Conspiracy literature attempting to link the “Reagan-Bush” administrations to the “looting” of the S&Ls claimed that the final tab would be $400 billion to $500 billion, an amount that is wildly exaggerated by any evidence provided from either the banking industry or the government.

From 1960 to 1990, the number of S&Ls fell from 6,000 to about 3,000, and even as conditions improved, the government changed both the examination procedures and the capital requirements, which further reduced the number of troubled institutions.

By the time the S&L debacle was over, well-known celebrities such as Keating, Milken, and several politicians had been investigated. President George Bush’s son, Neil, who was a director of Silverado Savings and Loan in Colorado, was the target of ethics charges for his defaults in that S&L, while his brother Jeb was loosely associated with Broward Savings and Loan in Florida.

Publications such as Mother Jones railed about the “involvement” of the Bushes, yet no evidence has yet shown them to have been directly involved in any malfeasance.

Quite different was the involvement of Bill and Hillary Clinton in the infamous “Whitewater” scandal, in which the Clintons, with Arkansas developer James McDougall, the owner of Madison Guaranty and Loan in Arkansas, purchased ownership in a development project called Whitewater.
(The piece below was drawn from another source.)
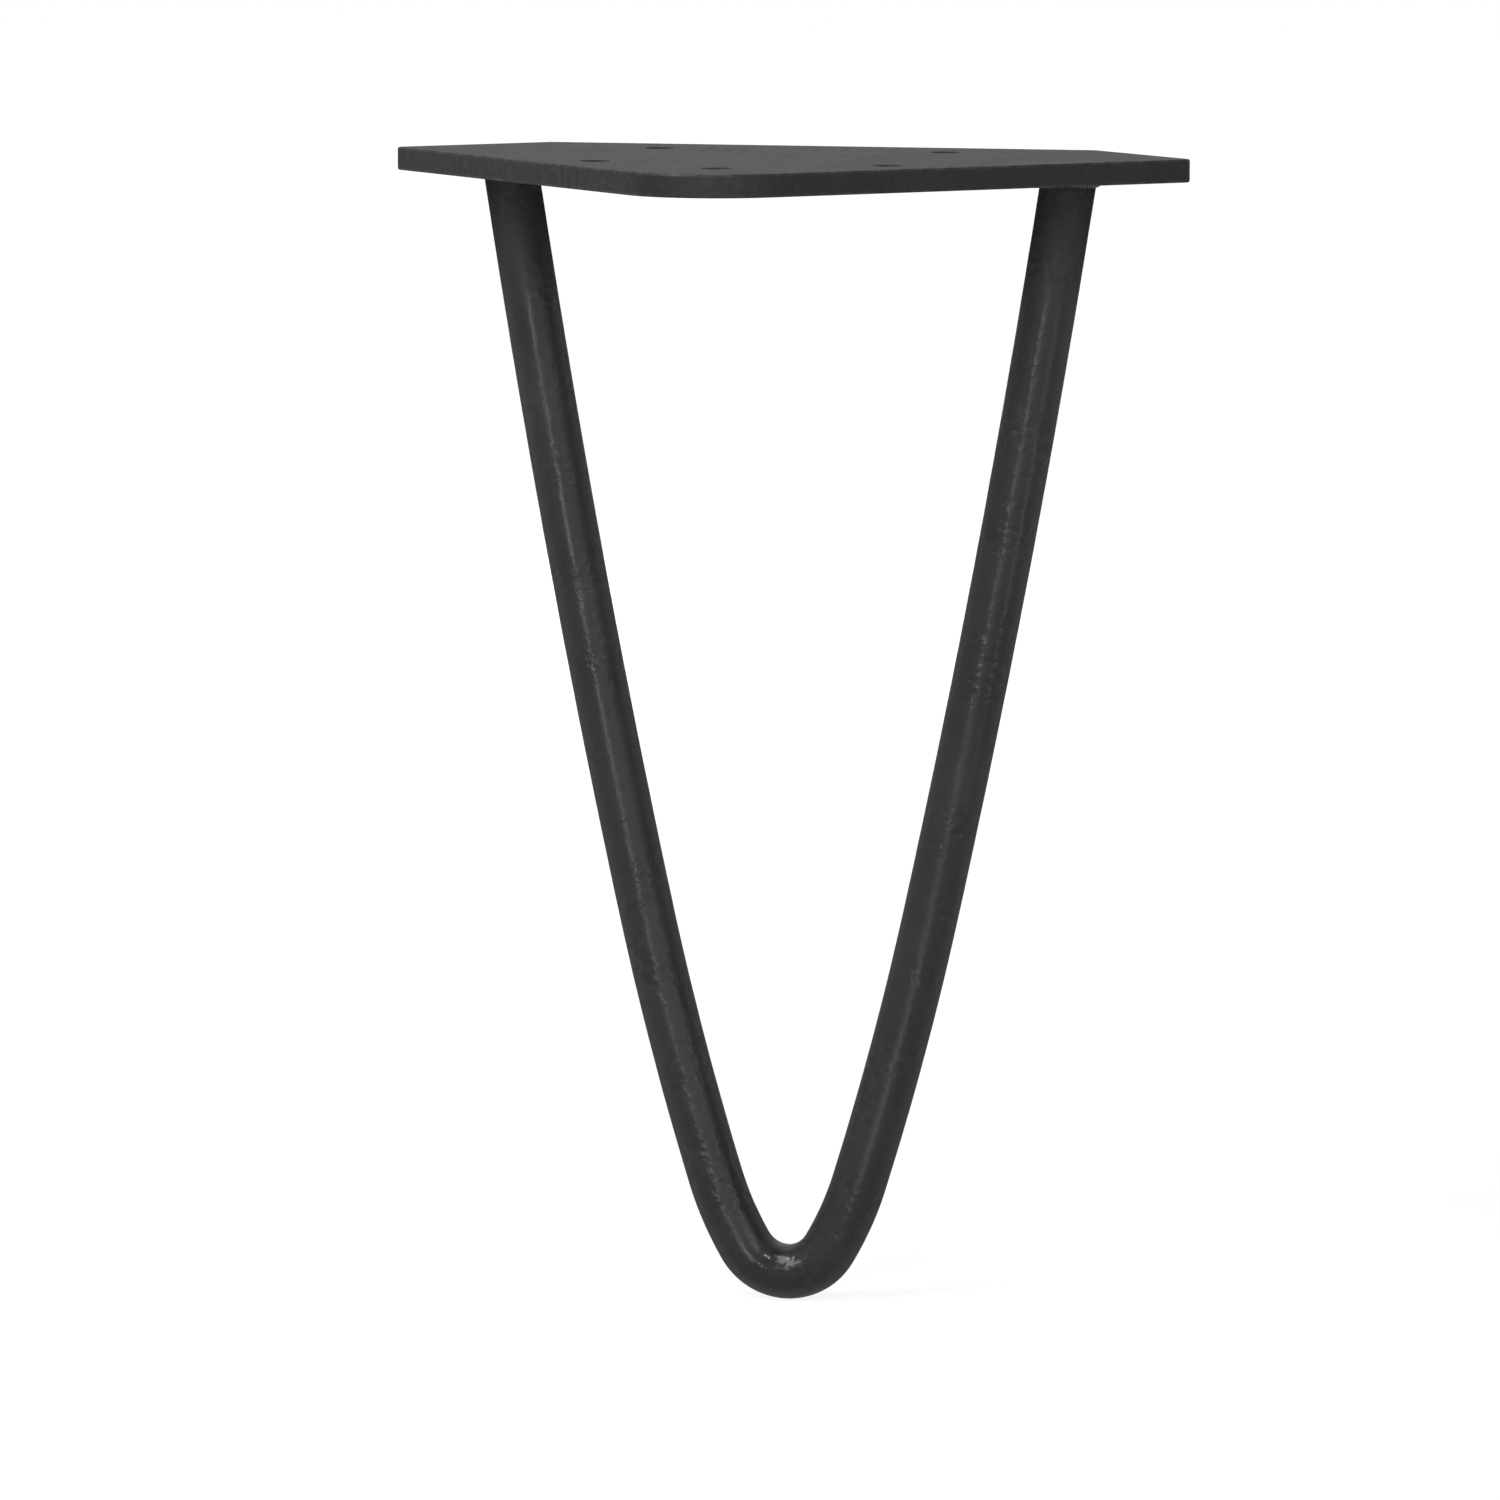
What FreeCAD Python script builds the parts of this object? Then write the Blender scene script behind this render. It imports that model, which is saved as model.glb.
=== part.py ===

Madison was investigated, and put into conservatorship as insolvent after lending considerable money through Susan McDougal, James’s wife, to Whitewater and other development projects. Hillary Clinton, through her position at the Rose Law Firm, was the primary attorney preparing all the documents and signed them all (as well as billed her hours based on that work), although she later claimed that she did none of the work.

By the time Bill Clinton became president, the Whitewater scandal demanded the appointment of a special prosecutor, Robert Fiske, who soon was replaced by Judge Kenneth Starr. Ultimately, the failed Arkansas S&L would lead to Clinton’s impeachment in 1999.